Modifications of the small molecule maltol and photoactivity when coordinated to transition metals.

The family of hetero-substituted maltol chelators, thiomaltol (Htma), dithiomaltol (Httma), and 3-hydroxypyridine-4-thione (Hopto) have been used to generate complexes with Ru(II), Pt(II), Ti(IV), and P(III) that exhibit unique photochemical and photophysical properties. Photo-excitation into ligand-based absorption bands of complexes [Ru(bpy)₂(ttma)] ⁺ and Zn(ttma)₂ engendered electron transfer reactions. Both complexes exhibit long-lived triplet emissions in the near IR spectral region. Photochemical experiments with [Ru(bpy)₂(ttma)] ⁺ formed alcohol and aldehyde products upon photolysis in presence of mild oxidants that do not oxidize in the dark, such as methyl viologen, [Ru(NH₃) ₆] ³⁺ and [Co(NH₃)₅Cl]²⁺. A family of new Pt(II) bipyridyl complexes are reported using the maltol-derived ligands as electron-donors.
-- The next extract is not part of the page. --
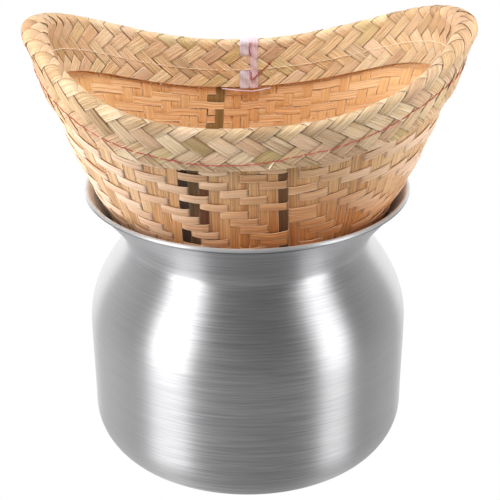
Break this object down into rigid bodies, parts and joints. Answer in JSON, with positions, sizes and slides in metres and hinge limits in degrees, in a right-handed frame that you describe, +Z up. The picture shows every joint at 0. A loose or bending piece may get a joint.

The [Pt(bpy)L]⁺ complexes display intense and long-lived luminescences due to Ligand-to-Ligand Charge Transfer (LLCT) states; these luminescences are quenched by electron acceptors such as methylviologen and O₂. These compounds are also efficient at singlet oxygen (¹O₂) generation and quenching. Likewise, a family of Ti(IV) complexes with maltol-derived chelators has been synthesized to model the use in dye-sensitized solar cell applications. Lastly, several novel six-coordinate phosphorous complexes with the chelators of the formula P(L)₂X₂were synthesized, which also exhibit room temperature emissions. These several families of photo-active complexes represent a useful palette of dyes for photochemical applications.